What is the most probable sitemap names, locations and also extensions?

3 Answers3

1

Please take a look at the robots.txt file first. That's what I usually do.

Some domains do offer more than one sitemap and there are cases with more than 200 xml files.

Please remember that according to the FAQ on sitemap.org, a sitemap file can be gzipped. Consequently, you might want to consider sitemap.xml.gz too!

Klaus-Dieter Warzecha
  • 2,265
  • 2
  • 27
  • 33
  • i want to know all possible names and extensions, based on that you said it's might be .xml.gz and i know that we have some sitemaps with .html and .xml extensions and also in many websites we don't have robots.txt or in robots.txt we don't have any sitemap value what do you thinking about this situations and I mean what is the most names and extensions (I need a list of most used names, extensions and the locations for sitemap) ? – William Johnson Oct 27 '19 at 14:24
  • Any robots.txt parser, such as https://github.com/scrapy/protego, should be able to extract the sitemap URLs from a given `robots.txt` file. If a website does not have a `robots.txt` file, either it has no sitemap or their sitemap may be outdated, in which case you are better off ignoring the sitemap. – Gallaecio Oct 29 '19 at 11:11
  • Thank you dear @Gallaecio for your comment, what do yo thinking about try to predict sitemap name and location to find sitemaps? I use crawling but I think if I find the sitemap in this situation i don't need to crawl entire website? what is your opinion? i want to find away to find very pages by a good recombination of my methods. – William Johnson Oct 29 '19 at 20:55
  • “what do yo thinking about try to predict sitemap name and location to find sitemaps?” As I said, if a sitemap is not in `robots.txt`, it’s likely outdated (i.e. the website decided to stop generating a sitemap, but did not bother to remove it). It is up to you whether an outdated sitemap is better than no sitemap for your use case. – Gallaecio Oct 30 '19 at 08:57
1

I've used a small function to find sitemaps by the most common name.
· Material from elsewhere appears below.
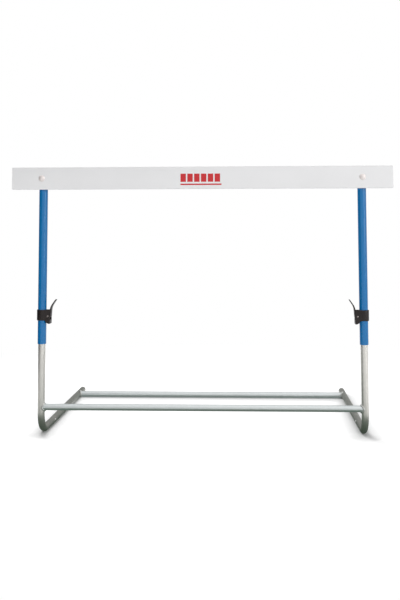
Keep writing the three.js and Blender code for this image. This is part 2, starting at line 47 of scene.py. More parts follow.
# Camera
# The hurdle was photographed from 2.7 m in front of its board, with the camera two thirds of a metre above
# the floor, a little right of the middle and tipped up slightly. The picture's optical centre lies above
# its middle, so the lens is shifted.
IMAGE_WIDTH = 400
IMAGE_HEIGHT = 600
FOCAL_LENGTH_PIXELS = 859
OPTICAL_CENTRE_PIXELS = (211.0, 159.1)
CAMERA_PLACE = Vector((0.1466, -3.0485, 0.6589))
CAMERA_TURN = 0.0426
CAMERA_TIP = 0.075
CAMERA_ROLL = -0.0029
SENSOR_WIDTH_MM = 36

lens = bpy.data.cameras.new("camera")
lens.sensor_width = SENSOR_WIDTH_MM
lens.lens = FOCAL_LENGTH_PIXELS * SENSOR_WIDTH_MM / IMAGE_HEIGHT
lens.shift_x = (IMAGE_WIDTH / 2 - OPTICAL_CENTRE_PIXELS[0]) / IMAGE_HEIGHT
lens.shift_y = (OPTICAL_CENTRE_PIXELS[1] - IMAGE_HEIGHT / 2) / IMAGE_HEIGHT
camera = bpy.data.objects.new("camera", lens)
turn = Matrix.Rotation(CAMERA_TURN, 4, "Z")
tip = Matrix.Rotation(pi / 2 + CAMERA_TIP, 4, "X")
roll = Matrix.Rotation(CAMERA_ROLL, 4, "Z")
camera.matrix_world = Matrix.Translation(CAMERA_PLACE) @ turn @ tip @ roll
scene.collection.objects.link(camera)
scene.camera = camera


# Studio floor and backdrop
# White seamless paper. It shows plain white to the eye and in the metal and keeps the soft shadow under
# the hurdle. Just in front of a tube that lies on it, an occlusion mask leaning in from the rear darkens its
# glow: a painted shadow. Away from the hurdle it fades into the white backdrop, and neither glow nor white
# lights the object.
def srgb(code):
    """An sRGB hex colour as a linear one with full alpha."""
    parts = [int(code[i:i + 2], 16) / 255 for i in (0, 2, 4)]
    return tuple(p / 12.92 if p <= 0.04045 else ((p + 0.055) / 1.055) ** 2.4 for p in parts) + (1.0,)


def add_node(tree, kind, inputs=None, **settings):
    """Adds a node with its settings. An input is a value, or the output that is linked to it."""
    made = tree.nodes.new(kind)
    for name, value in settings.items():
        setattr(made, name, value)
    for name, value in (inputs or {}).items():
        if isinstance(value, bpy.types.NodeSocket):
            tree.links.new(value, made.inputs[name])
        else:
            made.inputs[name].default_value = value
    return made


def add_math(tree, operation, first, second=0.0):
    return add_node(tree, "ShaderNodeMath", {0: first, 1: second}, operation=operation).outputs[0]


def seen_directly(tree):
    """1 for what the camera, a reflection or a view through glass sees, and 0 for light on the object."""
    path = add_node(tree, "ShaderNodeLightPath")
    mirrored = add_math(tree, "MAXIMUM", path.outputs["Is Glossy Ray"], path.outputs["Is Transmission Ray"])
    return add_math(tree, "MAXIMUM", path.outputs["Is Camera Ray"], mirrored)


WHITE = srgb("ffffff")
PAPER_COLOUR = srgb("ececec")
PAPER_LIFT = 0.42
CONTACT_REACH = 0.06
CONTACT_DEPTH = 7.0
CONTACT_LEAN = Vector((-0.06, 0.86, 0.5)).normalized()
CONTACT_SAMPLES = 16
PAPER_SIZE = 40.0
PAPER_NEAR = 0.8
PAPER_FAR = 1.7
SKY_LIGHT = 0.44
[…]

Sitemap naming stats: https://dret.typepad.com/dretblog/2009/02/sitemap-names.html

def get_sitemap_bruto_force(website):
    potential_sitemaps = [
        "sitemap.xml",
        "feeds/posts/default?orderby=updated",
        "sitemap.xml.gz",
        "sitemap_index.xml",
        "s2/sitemaps/profiles-sitemap.xml",
        "sitemap.php",
        "sitemap_index.xml.gz",
        "vb/sitemap_index.xml.gz",
        "sitemapindex.xml",
        "sitemap.gz"
    ]

    for sitemap in potential_sitemaps:
        try:
            sitemap_response = requests.get(f"{website}/{sitemap}")
            if sitemap_response.status_code == 200:
                return [sitemap_response.url]
            continue
        except:
            continue

As I retrieve sitemap index I'll send it to a recursive function to find all links from all sitemaps.

def dig_up_all_sitemaps(website):
    sitemaps = []
    index_sitemap = get_sitemap_paths_for_domain(website)

    def recursive(sitemaps_to_crawl=index_sitemap):    
        current_sitemaps = []

        for sitemap in sitemaps_to_crawl:
            try:
                child_sitemap = get_sitemap_links(sitemap)
                current_sitemaps.append([x for x in child_sitemap if re.search("\.xml|\.xml.gz|\.gz$",x)])
            except:
                continue
        current_sitemaps = list(itertools.chain.from_iterable(current_sitemaps))
        sitemaps.extend(current_sitemaps)
        if len(current_sitemaps) == 0:
            return sitemaps
        return recursive(current_sitemaps)
    return recursive()

get_sitemap_paths_for_domain returns a list of sitemaps

Tajs
  • 521
  • 7
  • 18
0

You should try using the URLLIB robotsparser

import urllib.robotparser

robots = "branndurl/robots.txt"
    rp = urllib.robotparser.RobotFileParser()
    rp.set_url(robots)
    rp.read()
    rp.site_maps()

This will give you all the sitemaps in the robots.txt

Most of the sites are havig the sitemaps present there.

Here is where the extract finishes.